At least on EIDE drives (I am not mentionning SCSI DMA, I do not have
any SCSI drives), DMA timings are much more stringent than PIO timings.
And UDMA is much worse, because we are doubling the data rate (although
the clock rate stays the same at 16.6MHz).
If you want facts, you should check the ATA-4 specs (about 340 pages).
There is an entire appendix on various timing issues raised by UDMA
(only 26 pages) "Signal Integrity issues for ATA/ATAPI4".
> Quite frankly, as long as the IDE driver defaults to DMA on when
> configured with IDEDMA, the IDEDMA thing won't be visible by default. I
> categorically refuse to have an option that is known to cause various
> silent corruptions. It was fine in a development series, but sorry, it's
> no longer acceptable.
IMHO it is _never_ fine to have silent corruption, but I believe the
problem is not in the IDE DMA driver. Mark Lord wrote a fine piece of
code which has been exercised by more people than we would care to
count, in various configurations, with different chipsets and different
hard disk drives from various manufacturers. Considering the diversity
of the hardware involved, it is a tribute to Mark's code quality that
there haven't been more reports of problems.
> And yes, Alan, it's trivial to get 10 times throughput improvement by
> being buggy. I can calculate PI to 20 billion digits in less than two
> seconds if I'm not required to actually get the right answer.
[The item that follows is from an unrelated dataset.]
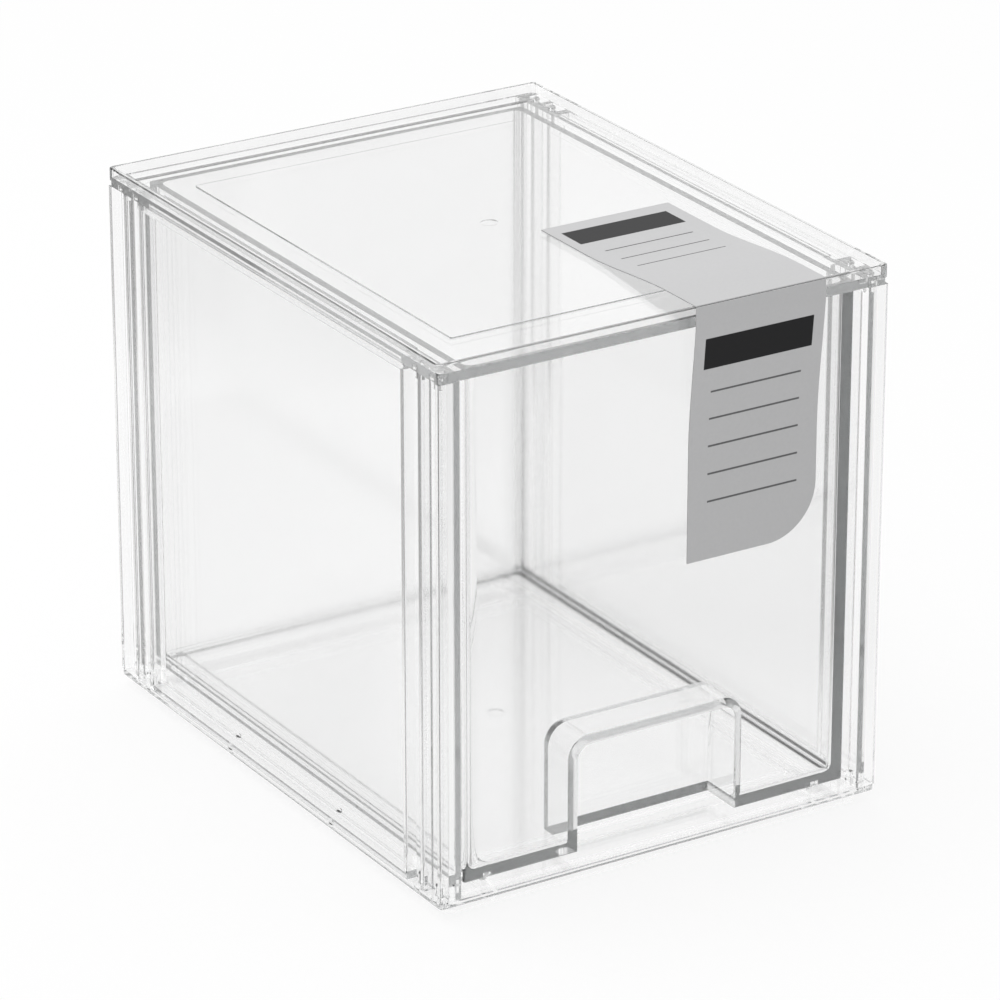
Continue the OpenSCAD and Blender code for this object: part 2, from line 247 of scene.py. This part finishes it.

Does that
> make my computer a supercomputer?
What Alan was saying (correct me if I am wrong) is that for DMA
transfers to be enabled by the IDEDMA driver, you need:
1) a DMA capable chipset.
2) a DMA capable drive.
3) for UDMA transfers, you additionally have to enable UDMA in the BIOS
CMOS SETUP (otherwise the drive reverts to standard DMA transfers).
So, if these two/three conditions are present, it should be OK to assume
that DMA/UDMA can be enabled safely.
My experience with (U)DMA mode2 indicates that the driver is extremely
safe for DMA mode2, but may cause flawed or marginal hardware to fail
when used in UDMA mode 2.
Things to watch for are:
a) Drive quality. Quantum drives are very reliable, but this is not
surprising since they worked with Intel to develop both DMA mode2 and
UDMA. IBM drives are good, too. Don't know about the others. I have seen
reports of entire batches of drives from Western Digital having
problems, and at least one Samsung drive I tested would consistently
malfunction under both DMA mode 2 and UDMA, even though it was specified
as UDMA compatible. The same equipment with an IBM drive has been
working flawlessly for a year, using UDMA.
b) Cable length (less than 18 inches, but I prefer 12 inches or less).
c) Connector layout (preferably connect the (U)DMA hard disk at the end
of the chain).
d) I prefer one (U)DMA drive per channel/cable. Some EIDE drives still
don't get along well with drives from other manufacturers on the same
e) DON'T overclock the PCI bus. The PCI bus timings get passed on to the
(U)DMA controller in most cases and may cause data corruption (most of
the time, not silent at all).
Summarizing: just as any other piece of code in the kernel, the IDEDMA
driver by Mark Lord will fail with flawed hardware. OTOH, it works fine
and provides near-theoretical maximum performance with standard,
functional hardware operated within specs.